Calculator Inputs
Formula Used
Runoff inflow:
Qin = (Rainfall intensity / 1000) × Catchment area × Runoff coefficient
Constant head permeability:
k = (Q × L) / (A × h × t)
Falling head permeability:
k = (a × L / (A × t)) × ln(h1 / h2)
Effective permeability:
ke = k × clogging factor × wetness factor / safety factor
Infiltration capacity:
Capacity = (ke / 1000) × Recharge area
Temporary storage needed:
Storage = max(0, runoff volume - infiltrated volume during storm)
How to Use This Calculator
- Select manual, constant head, or falling head method.
- Enter the soil permeability value or test data.
- Add rainfall intensity, duration, catchment area, and runoff coefficient.
- Enter the planned recharge area, storage depth, and porosity.
- Use safety, clogging, and wetness factors for practical design.
- Press Calculate to view the result above the form.
- Use CSV or PDF download for project records.
Example Data Table
| Case | Soil | Rainfall mm/hr | Catchment m² | Recharge Area m² | Expected Result |
|---|---|---|---|---|---|
| Small roof recharge | Sandy loam | 30 | 100 | 12 | Usually workable with storage |
| Courtyard soakaway | Loam | 40 | 180 | 20 | Needs careful drain time check |
| Clay site recharge | Clay | 25 | 120 | 25 | Likely needs overflow route |
| Coarse sand trench | Coarse sand | 50 | 250 | 30 | High intake potential |
Understanding Soil Permeability
Soil permeability shows how easily water moves through soil voids. It matters for every rainwater harvesting system that sends runoff into the ground. A permeable soil accepts water quickly. A tight soil accepts water slowly and may cause ponding, overflow, or long emptying times.

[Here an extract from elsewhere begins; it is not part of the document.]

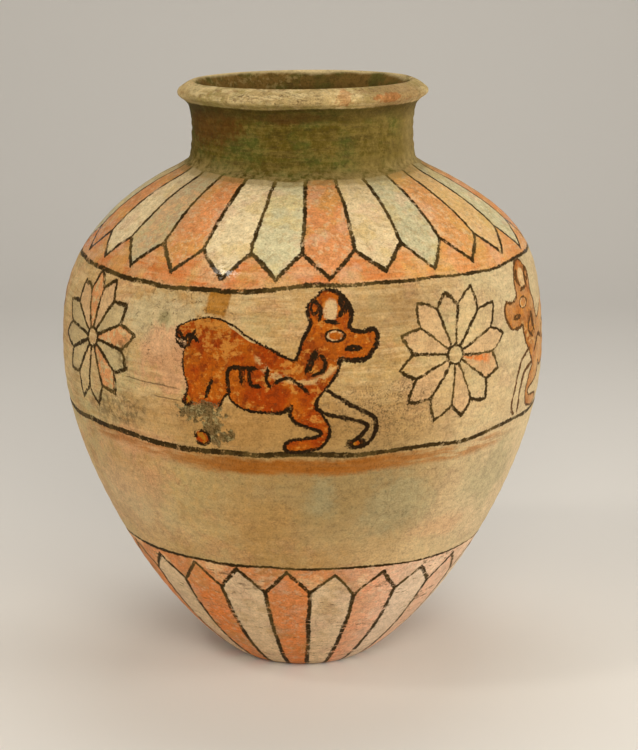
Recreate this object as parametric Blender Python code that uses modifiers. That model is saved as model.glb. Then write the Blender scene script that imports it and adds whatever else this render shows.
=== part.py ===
# A hand-thrown terracotta storage jar: an egg-shaped body on a small flat foot,
# a rounded shoulder, a short upright neck and a rolled rim.
# One fired piece, open at the mouth and hollow to the floor, its foot centred on the origin.
# Metres, +Z up. The side that carries the walking animal faces -Y.

from math import cos, pi, radians, sin, tan

import bpy

# Body
TOTAL_HEIGHT = 0.420
FOOT_RADIUS = 0.048
FOOT_RISE_ANGLE = radians(29)  # how steeply the wall leaves the foot
BELLY_RADIUS = 0.173
BELLY_HEIGHT = 0.229
FOOT_FULLNESS = 0.29  # share of the belly's height over which the foot's slope runs on
LOWER_FULLNESS = 0.33  # share of it over which the belly stays upright on the way down
UPPER_FULLNESS = 0.47  # the same on the way up to the neck, as a share of that height
SHOULDER_FULLNESS = 0.64  # share of it over which the shoulder's slope runs on

# Shoulder and neck
SHOULDER_SLOPE = radians(26)
NECK_RADIUS = 0.0804
NECK_FOOT_HEIGHT = 0.364  # where the shoulder's slope would meet the neck
NECK_FILLET = 0.008

# Rim
RIM_RADIUS = 0.0898
RIM_DEPTH = 0.020  # from the crest down to where the neck starts to flare
RIM_BEAD_RADIUS = 0.0034
RIM_DROP = 0.0078  # from the crest down to the middle of the outer bead
CREST_RADIUS = 0.0792
CREST_ROUNDING = 0.0024
UNDERSIDE_ANGLE = radians(-58)  # where the bead meets the flare, below level
SLOPE_ANGLE = radians(62)  # how steeply the rim's top faces upwards
LIP_ANGLE = radians(140)  # where the crest turns over into the mouth
FLARE_FULLNESS = 0.5  # share of the flare's rise over which each end runs straight
LIP_FULLNESS = 0.45  # the same for the fall from the crest to the neck's inner side

# Clay
WALL = 0.009
FLOOR = 0.014

# The throwing is a little uneven
SHOULDER_LEAN = 0.0031  # the shoulder stands this far towards +X
LEAN_START = 0.25  # share of the way from the belly to the neck where the lean begins
LEAN_FULL = 0.65  # share of that way where it is greatest
RIM_TILT = radians(0.55)  # the rim is higher on the +X side

# Facets
AROUND = 64
CURVE_STEPS = 11
ARC_STEPS = 4
MERGE_DISTANCE = 0.00001
SMOOTH_UP_TO = radians(40)  # edges bent more than this stay crisp

GLAZE_COLOUR = (0.56, 0.42, 0.22, 1.0)
GLAZE_ROUGHNESS = 0.55


def bezier(start, start_handle, end_handle, end, steps):
    # Points of a cubic curve, both ends included
    points = []
    for step in range(steps + 1):
        t = step / steps
        weights = ((1 - t) ** 3, 3 * t * (1 - t) ** 2, 3 * t * t * (1 - t), t**3)
        corners = (start, start_handle, end_handle, end)
        radius = sum(weight * corner[0] for weight, corner in zip(weights, corners))
        height = sum(weight * corner[1] for weight, corner in zip(weights, corners))
        points.append((radius, height))
    return points


def arc(centre, radius, start_angle, end_angle, steps):
    # Points of a circle's arc; angle 0 points outwards and a quarter turn points up
    angles = [start_angle + (end_angle - start_angle) * step / steps for step in range(steps + 1)]
    return [(centre[0] + radius * cos(a), centre[1] + radius * sin(a)) for a in angles]


def body_outline():
    # The outer side from the foot's edge up to where the neck starts to flare
    foot = (FOOT_RADIUS, 0.0)
    foot_run = FOOT_FULLNESS * BELLY_HEIGHT
    foot_handle = (
        FOOT_RADIUS + foot_run * cos(FOOT_RISE_ANGLE),
        foot_run * sin(FOOT_RISE_ANGLE),
    )
    belly = (BELLY_RADIUS, BELLY_HEIGHT)
    belly_low = (BELLY_RADIUS, BELLY_HEIGHT * (1 - LOWER_FULLNESS))

    upper_height = NECK_FOOT_HEIGHT - BELLY_HEIGHT
    belly_high = (BELLY_RADIUS, BELLY_HEIGHT + UPPER_FULLNESS * upper_height)
    fillet_turn = pi / 2 - SHOULDER_SLOPE
    fillet_run = NECK_FILLET * tan(fillet_turn / 2)
    shoulder_end = (
        NECK_RADIUS + fillet_run * cos(SHOULDER_SLOPE),
        NECK_FOOT_HEIGHT - fillet_run * sin(SHOULDER_SLOPE),
    )
    shoulder_run = SHOULDER_FULLNESS * upper_height
    shoulder_handle = (
        shoulder_end[0] + shoulder_run * cos(SHOULDER_SLOPE),
        shoulder_end[1] - shoulder_run * sin(SHOULDER_SLOPE),
    )
    fillet_centre = (NECK_RADIUS + NECK_FILLET, NECK_FOOT_HEIGHT + fillet_run)

    lower_body = bezier(foot, foot_handle, belly_low, belly, CURVE_STEPS)
    upper_body = bezier(belly, belly_high, shoulder_handle, shoulder_end, CURVE_STEPS)
    fillet = arc(fillet_centre, NECK_FILLET, pi + fillet_turn, pi, ARC_STEPS)
    neck_top = (NECK_RADIUS, TOTAL_HEIGHT - RIM_DEPTH)
    return lower_body + upper_body[1:] + fillet[1:] + [neck_top]


def rim_outline():
    # From the neck's outer side, round the bead and over the crest to the neck's inner side
    bead_centre = (RIM_RADIUS - RIM_BEAD_RADIUS, TOTAL_HEIGHT - RIM_DROP)
    crest_centre = (CREST_RADIUS, TOTAL_HEIGHT - CREST_ROUNDING)
    bead = arc(bead_centre, RIM_BEAD_RADIUS, UNDERSIDE_ANGLE, SLOPE_ANGLE, ARC_STEPS)
    crest = arc(crest_centre, CREST_ROUNDING, SLOPE_ANGLE, LIP_ANGLE, ARC_STEPS)

    neck_outside = (NECK_RADIUS, TOTAL_HEIGHT - RIM_DEPTH)
    neck_inside = (NECK_RADIUS - WALL, TOTAL_HEIGHT - RIM_DEPTH)
    flare_run = FLARE_FULLNESS * (bead[0][1] - neck_outside[1])
    flare_handle = (
        bead[0][0] + flare_run * sin(UNDERSIDE_ANGLE),
        bead[0][1] - flare_run * cos(UNDERSIDE_ANGLE),
    )
    flare = bezier(
        neck_outside,
        (neck_outside[0], neck_outside[1] + flare_run),
        flare_handle,
        bead[0],
        ARC_STEPS,
    )
    lip_run = LIP_FULLNESS * (crest[-1][1] - neck_inside[1])
    lip_handle = (crest[-1][0] - lip_run * sin(LIP_ANGLE), crest[-1][1] + lip_run * cos(LIP_ANGLE))
    lip = bezier(
        crest[-1],
        lip_handle,
        (neck_inside[0], neck_inside[1] + lip_run),
        neck_inside,
        ARC_STEPS + 1,
    )
    return flare[1:-1] + bead + crest + lip[1:-1]


def set_in(outline, depth):
    # The same outline moved squarely inwards through the wall
    moved = []
    for index, (radius, height) in enumerate(outline):
        before = outline[max(index - 1, 0)]
        after = outline[min(index + 1, len(outline) - 1)]
        run, rise = after[0] - before[0], after[1] - before[1]
        length = (run * run + rise * rise) ** 0.5
        moved.append((radius - depth * rise / length, height + depth * run / length))
    return moved


def floor_edge(inner):
    # Where the inner wall crosses the level of the floor, and the wall's points above it
    above = [point for point in inner if point[1] > FLOOR]
    low, high = inner[len(inner) - len(above) - 1], above[0]
    share = (FLOOR - low[1]) / (high[1] - low[1])
    return (low[0] + share * (high[0] - low[0]), FLOOR), above


def jar_section():
    # The whole wall in section: up the inside, over the rim and down the outside
    outside = body_outline()
    inner_wall = set_in(outside, WALL)
    edge, above = floor_edge(inner_wall)
    rim_inwards = rim_outline()
    up_the_inside = [(0.0, FLOOR), (edge[0] / 2, FLOOR), edge] + above
    down_the_outside = outside[::-1] + [(FOOT_RADIUS / 2, 0.0), (0.0, 0.0)]
    return up_the_inside + rim_inwards[::-1] + down_the_outside


def ease(share):
    # A soft step from 0 to 1
    share = min(max(share, 0.0), 1.0)
    return share * share * (3 - 2 * share)


def throw_unevenly(mesh):
    # The shoulder leans to one side between the belly and the neck, and the rim is tilted
    shoulder_top = NECK_FOOT_HEIGHT
    lean_start = BELLY_HEIGHT + LEAN_START * (shoulder_top - BELLY_HEIGHT)
    lean_full = BELLY_HEIGHT + LEAN_FULL * (shoulder_top - BELLY_HEIGHT)
    for vertex in mesh.vertices:
        height = vertex.co.z
        rise = ease((height - lean_start) / (lean_full - lean_start))
        fall = ease((height - lean_full) / (shoulder_top - lean_full))
        tilt = ease((height - shoulder_top) / (TOTAL_HEIGHT - shoulder_top))
        vertex.co.z += vertex.co.x * tan(RIM_TILT) * tilt
        vertex.co.x += SHOULDER_LEAN * rise * (1 - fall)


def glaze():
    material = bpy.data.materials.new("glazed_terracotta")
    material.use_nodes = True
    shader = material.node_tree.nodes["Principled BSDF"]
    shader.inputs["Base Color"].default_value = GLAZE_COLOUR
    shader.inputs["Roughness"].default_value = GLAZE_ROUGHNESS
    shader.inputs["Metallic"].default_value = 0.0
    material.diffuse_color = GLAZE_COLOUR
    return material


def turn(name, section, collection):
    # The section turned once round the jar's axis, as a plain mesh
    outline = bpy.data.meshes.new(name + "_section")
    points = [(radius, 0.0, height) for radius, height in section]
    outline.from_pydata(points, [(i, i + 1) for i in range(len(points) - 1)], [])
    turned = bpy.data.objects.new(name + "_section", outline)
    collection.objects.link(turned)
    screw = turned.modifiers.new("turn", "SCREW")
    screw.steps = AROUND
    screw.render_steps = AROUND
    screw.use_merge_vertices = True
    screw.merge_threshold = MERGE_DISTANCE
    bpy.context.view_layer.update()
    graph = bpy.context.evaluated_depsgraph_get()
    mesh = bpy.data.meshes.new_from_object(turned.evaluated_get(graph))
    bpy.data.objects.remove(turned)
    mesh.name = name
    return mesh


def build_jar(collection):
    mesh = turn("jar", jar_section(), collection)
    throw_unevenly(mesh)
    mesh.materials.clear()
    mesh.materials.append(glaze())
    mesh.shade_smooth()
    mesh.set_sharp_from_angle(angle=SMOOTH_UP_TO)
    jar = bpy.data.objects.new("jar", mesh)
    collection.objects.link(jar)
    return jar


def main():
    for old in list(bpy.data.objects):
        bpy.data.objects.remove(old)
    collection = bpy.data.collections.new("glazed_terracotta_jar")
    bpy.context.scene.collection.children.link(collection)
    build_jar(collection)


main()
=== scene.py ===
from math import atan2, cos, hypot, pi, radians, sin

import bmesh
import bpy
import numpy as np
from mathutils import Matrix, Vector


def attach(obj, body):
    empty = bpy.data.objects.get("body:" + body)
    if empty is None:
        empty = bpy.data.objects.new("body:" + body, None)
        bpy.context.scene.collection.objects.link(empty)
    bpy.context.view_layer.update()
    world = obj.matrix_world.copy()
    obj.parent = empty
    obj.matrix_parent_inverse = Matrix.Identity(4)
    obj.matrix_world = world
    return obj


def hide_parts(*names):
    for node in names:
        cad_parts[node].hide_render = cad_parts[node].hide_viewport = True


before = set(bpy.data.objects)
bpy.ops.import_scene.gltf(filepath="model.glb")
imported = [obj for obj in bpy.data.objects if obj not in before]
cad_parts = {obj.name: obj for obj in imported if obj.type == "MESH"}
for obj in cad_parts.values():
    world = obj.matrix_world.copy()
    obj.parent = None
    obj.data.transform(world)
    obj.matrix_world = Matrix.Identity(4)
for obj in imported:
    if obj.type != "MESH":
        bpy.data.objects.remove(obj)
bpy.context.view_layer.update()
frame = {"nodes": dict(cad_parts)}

print("frame loaded:", ", ".join(frame["nodes"]))


# camera

photoView = {
    "frame": (638, 750),  # the photograph's width and height in pixels
    "focal": 2075,  # pixels
    "distance": 1.512,
    "elevation": radians(12.9),
    "aimHeight": 0.21,
    "axisAt": (302.5, 368.6),  # the pixel that shows the jar's axis at that height
}


def placeCamera(view):
    width, height = view["frame"]
    lens = bpy.data.cameras.new("camera")
    lens.sensor_width = 36.0
    lens.lens = view["focal"] * lens.sensor_width / height
    lens.clip_start = 0.05
    camera = bpy.data.objects.new("camera", lens)
    bpy.context.scene.collection.objects.link(camera)
    lift = view["elevation"]
    camera.location = (
        0.0,
        -view["distance"] * cos(lift),
        view["aimHeight"] + view["distance"] * sin(lift),
    )
    # turned a little so that the jar stands left of the middle, as in the photograph
    across = atan2(width / 2 - view["axisAt"][0], view["focal"])
    down = atan2(height / 2 - view["axisAt"][1], view["focal"])
    camera.rotation_euler = (pi / 2 - lift - down, 0.0, -across)
    bpy.context.scene.camera = camera
    print("camera set", round(view["distance"], 3), "m away")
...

Why It Matters For Harvesting
Recharge pits, soakaways, trenches, and infiltration basins need a safe intake rate. Roofs and paved yards can produce runoff faster than soil can absorb it. The calculator compares inflow from rainfall with the effective infiltration capacity of the selected soil area. This helps size recharge area and temporary storage.
Inputs That Shape The Result
Rainfall intensity controls how fast water arrives. Catchment area sets the contributing surface. Runoff coefficient adjusts for losses, splash, and surface type. Soil permeability is found from a lab test, field test, or direct site value. Safety, clogging, and wetness factors reduce the ideal rate to a realistic design rate.
Reading The Outputs
The effective permeability is the working rate after adjustments. Inflow is the runoff volume entering the harvesting feature each hour. Infiltration capacity is the volume the soil can absorb each hour. If inflow is higher, storage is needed for the excess water. Drain time shows how long the stored water may remain after rainfall stops.
Good Construction Practice
Use this estimate during early planning, then verify it with local tests. Test at the proposed depth, not only at the surface. Avoid placing recharge structures near weak foundations, septic areas, polluted ground, or unstable slopes. Add pretreatment, such as silt traps and inspection chambers, because sediment can reduce permeability over time.
Design Notes
A conservative design protects the site during heavy storms. A lower safety factor is not always better. It may understate risk. Use larger infiltration area, cleaner filter media, overflow routes, and maintenance access when soil conditions are uncertain. The goal is not only to capture water. The goal is to capture it without flooding, erosion, contamination, or structural damage.
Document assumptions, test dates, and observed water levels. Recheck the design after excavation, because hidden clay seams or compacted layers may appear. During operation, inspect early after storms and remove trapped silt before it blocks inlet media or stone voids.
FAQs
What is soil permeability?
Soil permeability is the rate at which water moves through soil pores. It helps estimate whether rainwater can soak into the ground safely.
Why is permeability important for rainwater harvesting?
It shows whether a recharge pit, trench, or soakaway can absorb runoff. Low permeability can cause overflow, ponding, or slow emptying.
Which permeability unit does this calculator use?
The main result uses millimeters per hour. The calculator also converts lab test inputs into the same unit for easier design comparison.
What runoff coefficient should I use?
Use higher values for roofs and paved surfaces. Use lower values for rough, vegetated, or partly absorbent areas. Values must stay between 0 and 1.
What does safety factor mean?
The safety factor reduces the ideal soil rate. It allows for test uncertainty, future clogging, wet soil, and construction variation.
Can clay soil be used for recharge?
Clay soil often has very low permeability. Recharge may still be possible, but it usually needs larger area, more storage, and reliable overflow control.
What is drain time?
Drain time estimates how long stored rainwater may remain before it infiltrates. Shorter drain time usually means safer harvesting performance.
Should I verify results on site?
Yes. Always confirm with site testing, local rules, soil profile checks, and professional review before final construction.